» OBJECTIVE
Report how many lines hold the word "axes"; answer with the number alone.

(Data extracted from a collection)

==============================

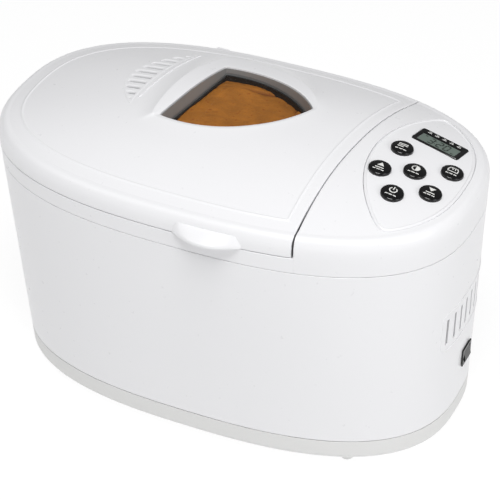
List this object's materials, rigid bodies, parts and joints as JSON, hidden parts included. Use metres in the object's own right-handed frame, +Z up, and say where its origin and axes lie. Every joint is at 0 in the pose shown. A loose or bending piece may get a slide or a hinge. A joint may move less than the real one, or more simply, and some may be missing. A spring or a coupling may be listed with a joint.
{
  "type": "bread machine",
  "caption": "Countertop bread machine: oval white housing, hinged domed lid with viewing window, sloping control console, lift-out pan, kneading paddles and belt drive.",
  "frame": {"origin": "on the ground, under the middle of the object's box", "axes": "+X towards the control console, -Y towards the front with the lid grip, +Z up"},
  "size_m": [0.4493, 0.299, 0.2733],
  "materials": {
    "white_abs": "gloss white moulded ABS",
    "base_abs": "satin warm white moulded ABS",
    "grey_frame": "fine textured grey moulding",
    "black_gloss": "gloss black moulding with white print",
    "display": "grey-green liquid crystal display",
    "window_glass": "clear heat-proof glass",
    "chamber_steel": "aluminised sheet steel",
    "wire_steel": "bright wire and turned steel",
    "pan_coating": "dark non-stick coating on cast aluminium",
    "rubber": "black moulded rubber",
    "board": "green printed circuit board",
    "brass": "turned brass",
    "drive_plastic": "dark grey moulded nylon"
  },
  "bodies": {
    "housing": {"baking_chamber": "chamber_steel", "base_tray": "base_abs", "chassis": "chamber_steel", "control_board": "board", "control_panel": "white_abs", "cord_gland": "black_gloss", "display_bezel": "black_gloss", "display_screen": "display", "drive_belt": "rubber", "foot_front_left": "rubber", "foot_front_right": "rubber", "foot_rear_left": "rubber", "foot_rear_right": "rubber", "heating_element": "wire_steel", "hinge_bracket_left": "white_abs", "hinge_bracket_right": "white_abs", "link_belt": "rubber", "motor_capacitor": "drive_plastic", "motor_housing": "chamber_steel", "outer_body": "white_abs", "pan_clip_front": "chamber_steel", "pan_clip_rear": "chamber_steel", "power_board": "board", "shaft_bearing_left": "brass", "shaft_bearing_right": "brass", "switch_frame": "black_gloss", "temperature_sensor": "brass", "top_cover": "white_abs"},
    "lid": {"lid_shell": "white_abs", "lid_liner": "chamber_steel", "window_frame": "grey_frame", "window_glass": "window_glass", "lid_hinge_arm_left": "white_abs", "lid_hinge_arm_right": "white_abs"},
    "pan": {"bread_pan": "pan_coating", "pan_base_ring": "chamber_steel", "spindle_seal_left": "rubber", "spindle_seal_right": "rubber"},
    "pan_handle": {"pan_handle": "wire_steel"},
    "paddle_left": {"pan_spindle_left": "wire_steel", "kneading_paddle_left": "pan_coating"},
    "paddle_right": {"pan_spindle_right": "wire_steel", "kneading_paddle_right": "pan_coating"},
    "drive_left": {"drive_shaft_left": "wire_steel", "drive_coupler_left": "chamber_steel", "link_pulley_left": "drive_plastic"},
    "drive_right": {"drive_shaft_right": "wire_steel", "drive_coupler_right": "chamber_steel", "link_pulley_right": "drive_plastic", "drive_pulley": "drive_plastic"},
    "motor_rotor": {"motor_shaft": "wire_steel", "motor_pulley": "drive_plastic"},
    "power_rocker": {"power_rocker": "black_gloss"},
    "button_menu": {"button_menu": "black_gloss"},
    "button_time_up": {"button_time_up": "black_gloss"},
    "button_crust": {"button_crust": "black_gloss"},
    "button_start_stop": {"button_start_stop": "black_gloss"},
    "button_loaf_size": {"button_loaf_size": "black_gloss"},
    "button_time_down": {"button_time_down": "black_gloss"}
  },
  "joints": [
    {"name": "lid_hinge", "type": "hinge", "parent": "housing", "child": "lid", "pos_m": [-0.055, 0.1427, 0.232], "axis": [-1, 0, 0], "range_deg": [0, 95]},
    {"name": "pan_lift", "type": "slide", "parent": "housing", "child": "pan", "axis": [0, 0, 1], "range_m": [0, 0.006]},
    {"name": "handle_hinge", "type": "hinge", "parent": "pan", "child": "pan_handle", "pos_m": [-0.055, 0, 0.1555], "axis": [1, 0, 0], "range_deg": [0, 180]},
    {"name": "drive_right_spin", "type": "hinge", "parent": "housing", "child": "drive_right", "pos_m": [0, 0, 0.017], "axis": [0, 0, 1], "continuous": true},
    {"name": "drive_left_spin", "type": "hinge", "parent": "housing", "child": "drive_left", "pos_m": [-0.11, 0, 0.032], "axis": [0, 0, 1], "continuous": true},
    {"name": "motor_spin", "type": "hinge", "parent": "housing", "child": "motor_rotor", "pos_m": [0.16, -0.008, 0.017], "axis": [0, 0, 1], "continuous": true},
    {"name": "paddle_left_spin", "type": "hinge", "parent": "pan", "child": "paddle_left", "pos_m": [-0.11, 0, 0.08], "axis": [0, 0, 1], "continuous": true},
    {"name": "paddle_right_spin", "type": "hinge", "parent": "pan", "child": "paddle_right", "pos_m": [0, 0, 0.08], "axis": [0, 0, 1], "continuous": true},
    {"name": "power_switch", "type": "hinge", "parent": "housing", "child": "power_rocker", "pos_m": [0.21866, 0.009, 0.071], "axis": [0, 1, 0], "range_deg": [0, 24]},
    {"name": "button_menu_press", "type": "slide", "parent": "housing", "child": "button_menu", "axis": [-0.1374, -0.0224, -0.9903], "range_m": [0, 0.001], "stiffness_N_per_m": 300},
    {"name": "button_time_up_press", "type": "slide", "parent": "housing", "child": "button_time_up", "axis": [-0.1325, 0.0199, -0.991], "range_m": [0, 0.001], "stiffness_N_per_m": 300},
    {"name": "button_crust_press", "type": "slide", "parent": "housing", "child": "button_crust", "axis": [-0.1581, 0.0023, -0.9874], "range_m": [0, 0.001], "stiffness_N_per_m": 300},
    {"name": "button_start_stop_press", "type": "slide", "parent": "housing", "child": "button_start_stop", "axis": [-0.1486, 0.0706, -0.9864], "range_m": [0, 0.001], "stiffness_N_per_m": 300},
    {"name": "button_loaf_size_press", "type": "slide", "parent": "housing", "child": "button_loaf_size", "axis": [-0.1833, -0.0095, -0.983], "range_m": [0, 0.001], "stiffness_N_per_m": 300},
    {"name": "button_time_down_press", "type": "slide", "parent": "housing", "child": "button_time_down", "axis": [-0.1776, 0.0275, -0.9837], "range_m": [0, 0.001], "stiffness_N_per_m": 300}
  ],
  "couplings": [
    {"joint": "drive_left_spin", "follows": "drive_right_spin", "ratio": 1},
    {"joint": "paddle_left_spin", "follows": "drive_right_spin", "ratio": 1},
    {"joint": "paddle_right_spin", "follows": "drive_right_spin", "ratio": 1},
    {"joint": "motor_spin", "follows": "drive_right_spin", "ratio": 4.6}
  ]
}
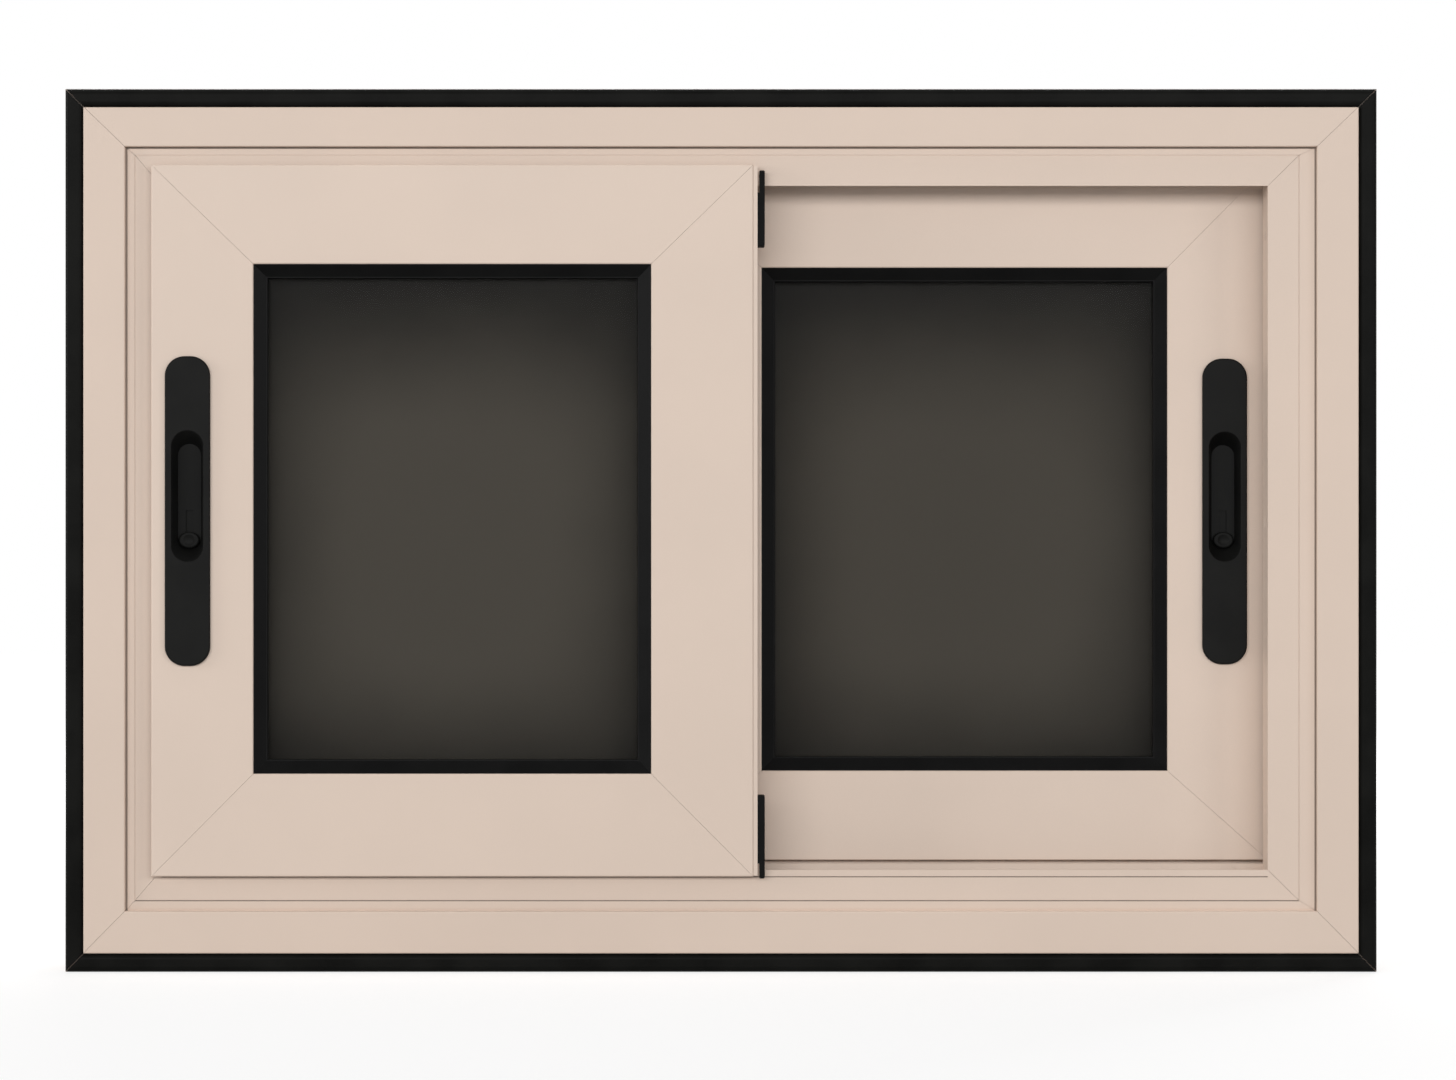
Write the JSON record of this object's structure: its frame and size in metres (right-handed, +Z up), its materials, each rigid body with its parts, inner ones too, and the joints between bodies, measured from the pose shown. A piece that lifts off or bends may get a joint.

==============================

» EXERCISE ANSWER
2